TO DO » Using the records that appear below, write out exactly the lines from the one with "front_frame_half();" through the one with "obj.parent = None", keeping both end lines.

——————————

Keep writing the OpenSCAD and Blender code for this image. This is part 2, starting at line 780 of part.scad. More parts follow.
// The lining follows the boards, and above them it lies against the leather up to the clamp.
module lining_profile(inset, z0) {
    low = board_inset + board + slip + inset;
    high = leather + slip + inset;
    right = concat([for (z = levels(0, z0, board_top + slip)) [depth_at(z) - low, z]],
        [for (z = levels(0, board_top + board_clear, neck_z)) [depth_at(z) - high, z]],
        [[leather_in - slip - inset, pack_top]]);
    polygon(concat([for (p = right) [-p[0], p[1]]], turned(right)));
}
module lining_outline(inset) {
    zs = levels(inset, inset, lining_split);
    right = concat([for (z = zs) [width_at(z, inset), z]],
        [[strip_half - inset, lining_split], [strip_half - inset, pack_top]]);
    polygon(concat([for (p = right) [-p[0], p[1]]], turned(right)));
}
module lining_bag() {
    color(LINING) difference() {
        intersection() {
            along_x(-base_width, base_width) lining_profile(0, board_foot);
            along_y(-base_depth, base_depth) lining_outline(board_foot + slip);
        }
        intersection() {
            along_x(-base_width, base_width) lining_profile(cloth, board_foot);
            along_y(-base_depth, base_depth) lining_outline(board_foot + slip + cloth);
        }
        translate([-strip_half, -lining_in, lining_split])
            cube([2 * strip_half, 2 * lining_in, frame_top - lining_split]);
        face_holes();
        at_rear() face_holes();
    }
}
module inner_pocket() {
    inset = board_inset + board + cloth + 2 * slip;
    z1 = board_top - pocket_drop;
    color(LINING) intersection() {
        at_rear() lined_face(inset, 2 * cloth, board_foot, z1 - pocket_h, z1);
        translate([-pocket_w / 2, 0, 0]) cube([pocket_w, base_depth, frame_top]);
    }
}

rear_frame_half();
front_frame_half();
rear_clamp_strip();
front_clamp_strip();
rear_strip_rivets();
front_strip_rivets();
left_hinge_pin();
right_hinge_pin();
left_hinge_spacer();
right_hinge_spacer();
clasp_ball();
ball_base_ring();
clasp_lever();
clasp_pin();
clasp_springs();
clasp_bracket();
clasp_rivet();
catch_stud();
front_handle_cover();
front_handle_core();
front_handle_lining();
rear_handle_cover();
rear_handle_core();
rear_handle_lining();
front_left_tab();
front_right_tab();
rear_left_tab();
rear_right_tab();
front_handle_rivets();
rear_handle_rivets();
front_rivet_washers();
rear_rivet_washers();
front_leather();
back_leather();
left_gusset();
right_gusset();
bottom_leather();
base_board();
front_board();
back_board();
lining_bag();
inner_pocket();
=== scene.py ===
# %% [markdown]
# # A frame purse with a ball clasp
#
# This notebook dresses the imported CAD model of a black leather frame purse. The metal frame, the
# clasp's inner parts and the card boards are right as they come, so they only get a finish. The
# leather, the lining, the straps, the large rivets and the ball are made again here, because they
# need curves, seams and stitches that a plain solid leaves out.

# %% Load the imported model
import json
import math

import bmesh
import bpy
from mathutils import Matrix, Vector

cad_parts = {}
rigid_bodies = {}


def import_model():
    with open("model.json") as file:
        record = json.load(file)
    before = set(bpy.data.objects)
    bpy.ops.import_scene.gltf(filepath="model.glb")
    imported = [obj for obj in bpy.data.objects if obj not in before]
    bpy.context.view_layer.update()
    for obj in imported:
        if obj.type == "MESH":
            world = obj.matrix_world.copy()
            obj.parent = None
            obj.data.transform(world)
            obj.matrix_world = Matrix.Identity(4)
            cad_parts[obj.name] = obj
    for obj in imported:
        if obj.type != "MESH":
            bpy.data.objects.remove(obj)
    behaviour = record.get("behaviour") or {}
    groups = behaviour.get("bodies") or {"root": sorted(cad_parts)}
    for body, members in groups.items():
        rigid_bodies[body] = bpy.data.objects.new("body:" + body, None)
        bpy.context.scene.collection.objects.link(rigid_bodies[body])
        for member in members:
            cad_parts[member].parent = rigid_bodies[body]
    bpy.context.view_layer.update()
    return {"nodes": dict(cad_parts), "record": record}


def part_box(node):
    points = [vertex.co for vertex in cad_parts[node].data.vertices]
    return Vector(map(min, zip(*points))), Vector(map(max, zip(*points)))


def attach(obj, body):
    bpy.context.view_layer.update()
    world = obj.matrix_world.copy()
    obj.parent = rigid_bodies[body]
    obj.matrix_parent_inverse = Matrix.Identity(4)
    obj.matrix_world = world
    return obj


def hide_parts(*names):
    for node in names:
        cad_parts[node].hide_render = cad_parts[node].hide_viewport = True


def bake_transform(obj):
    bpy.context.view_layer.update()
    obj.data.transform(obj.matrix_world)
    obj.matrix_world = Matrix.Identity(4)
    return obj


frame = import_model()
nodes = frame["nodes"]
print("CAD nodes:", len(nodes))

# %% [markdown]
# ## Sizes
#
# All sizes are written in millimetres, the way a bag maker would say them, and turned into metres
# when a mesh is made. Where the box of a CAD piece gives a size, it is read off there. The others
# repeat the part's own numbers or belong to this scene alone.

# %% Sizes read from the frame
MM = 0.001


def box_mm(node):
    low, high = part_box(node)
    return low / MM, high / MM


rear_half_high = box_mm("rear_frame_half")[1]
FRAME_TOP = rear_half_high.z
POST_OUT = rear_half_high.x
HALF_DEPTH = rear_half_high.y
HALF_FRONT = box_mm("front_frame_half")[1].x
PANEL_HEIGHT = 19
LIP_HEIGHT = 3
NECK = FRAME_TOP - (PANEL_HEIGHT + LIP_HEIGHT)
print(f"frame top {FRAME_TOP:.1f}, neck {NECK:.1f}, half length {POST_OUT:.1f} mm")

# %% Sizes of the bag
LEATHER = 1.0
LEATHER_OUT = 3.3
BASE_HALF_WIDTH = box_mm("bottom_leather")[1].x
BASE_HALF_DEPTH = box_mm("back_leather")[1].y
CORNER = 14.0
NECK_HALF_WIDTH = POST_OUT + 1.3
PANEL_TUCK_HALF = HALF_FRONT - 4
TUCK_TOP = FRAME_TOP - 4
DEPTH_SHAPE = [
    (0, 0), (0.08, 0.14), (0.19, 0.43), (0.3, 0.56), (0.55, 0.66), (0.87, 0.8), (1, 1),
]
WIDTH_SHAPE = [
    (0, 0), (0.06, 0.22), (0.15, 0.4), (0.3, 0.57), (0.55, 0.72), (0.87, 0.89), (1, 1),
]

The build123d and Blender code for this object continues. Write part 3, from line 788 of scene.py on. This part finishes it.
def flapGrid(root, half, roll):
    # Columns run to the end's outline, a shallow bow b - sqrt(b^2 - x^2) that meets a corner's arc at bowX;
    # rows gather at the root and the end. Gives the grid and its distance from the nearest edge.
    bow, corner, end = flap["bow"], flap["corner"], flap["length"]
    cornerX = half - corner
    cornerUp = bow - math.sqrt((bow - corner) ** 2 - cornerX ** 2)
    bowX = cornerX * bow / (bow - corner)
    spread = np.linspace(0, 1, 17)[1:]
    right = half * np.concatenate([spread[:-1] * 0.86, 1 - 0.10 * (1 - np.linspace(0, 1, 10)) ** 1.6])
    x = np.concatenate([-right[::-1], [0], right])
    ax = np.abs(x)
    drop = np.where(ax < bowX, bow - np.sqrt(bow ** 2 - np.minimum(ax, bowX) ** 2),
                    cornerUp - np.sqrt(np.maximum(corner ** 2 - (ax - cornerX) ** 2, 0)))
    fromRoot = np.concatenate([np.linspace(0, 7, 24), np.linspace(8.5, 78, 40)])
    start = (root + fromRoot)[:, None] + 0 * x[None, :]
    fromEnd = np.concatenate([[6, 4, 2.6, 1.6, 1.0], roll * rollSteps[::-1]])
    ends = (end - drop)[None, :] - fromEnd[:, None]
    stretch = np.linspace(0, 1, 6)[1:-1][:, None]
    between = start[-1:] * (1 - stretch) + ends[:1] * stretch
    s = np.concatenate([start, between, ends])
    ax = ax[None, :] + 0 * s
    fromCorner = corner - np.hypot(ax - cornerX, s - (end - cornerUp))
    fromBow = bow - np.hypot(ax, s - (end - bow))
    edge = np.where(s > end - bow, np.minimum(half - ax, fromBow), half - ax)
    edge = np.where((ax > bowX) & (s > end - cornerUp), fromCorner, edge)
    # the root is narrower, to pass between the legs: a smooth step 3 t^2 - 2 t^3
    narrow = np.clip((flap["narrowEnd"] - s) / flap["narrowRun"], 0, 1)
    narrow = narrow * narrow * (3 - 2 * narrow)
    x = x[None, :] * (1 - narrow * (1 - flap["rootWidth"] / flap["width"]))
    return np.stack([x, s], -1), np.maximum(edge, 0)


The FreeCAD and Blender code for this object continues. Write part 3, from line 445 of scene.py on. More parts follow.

——————————

RESPONSE BELOW »
front_frame_half();
rear_clamp_strip();
front_clamp_strip();
rear_strip_rivets();
front_strip_rivets();
left_hinge_pin();
right_hinge_pin();
left_hinge_spacer();
right_hinge_spacer();
clasp_ball();
ball_base_ring();
clasp_lever();
clasp_pin();
clasp_springs();
clasp_bracket();
clasp_rivet();
catch_stud();
front_handle_cover();
front_handle_core();
front_handle_lining();
rear_handle_cover();
rear_handle_core();
rear_handle_lining();
front_left_tab();
front_right_tab();
rear_left_tab();
rear_right_tab();
front_handle_rivets();
rear_handle_rivets();
front_rivet_washers();
rear_rivet_washers();
front_leather();
back_leather();
left_gusset();
right_gusset();
bottom_leather();
base_board();
front_board();
back_board();
lining_bag();
inner_pocket();
=== scene.py ===
# %% [markdown]
# # A frame purse with a ball clasp
#
# This notebook dresses the imported CAD model of a black leather frame purse. The metal frame, the
# clasp's inner parts and the card boards are right as they come, so they only get a finish. The
# leather, the lining, the straps, the large rivets and the ball are made again here, because they
# need curves, seams and stitches that a plain solid leaves out.

# %% Load the imported model
import json
import math

import bmesh
import bpy
from mathutils import Matrix, Vector

cad_parts = {}
rigid_bodies = {}


def import_model():
    with open("model.json") as file:
        record = json.load(file)
    before = set(bpy.data.objects)
    bpy.ops.import_scene.gltf(filepath="model.glb")
    imported = [obj for obj in bpy.data.objects if obj not in before]
    bpy.context.view_layer.update()
    for obj in imported:
        if obj.type == "MESH":
            world = obj.matrix_world.copy()
            obj.parent = None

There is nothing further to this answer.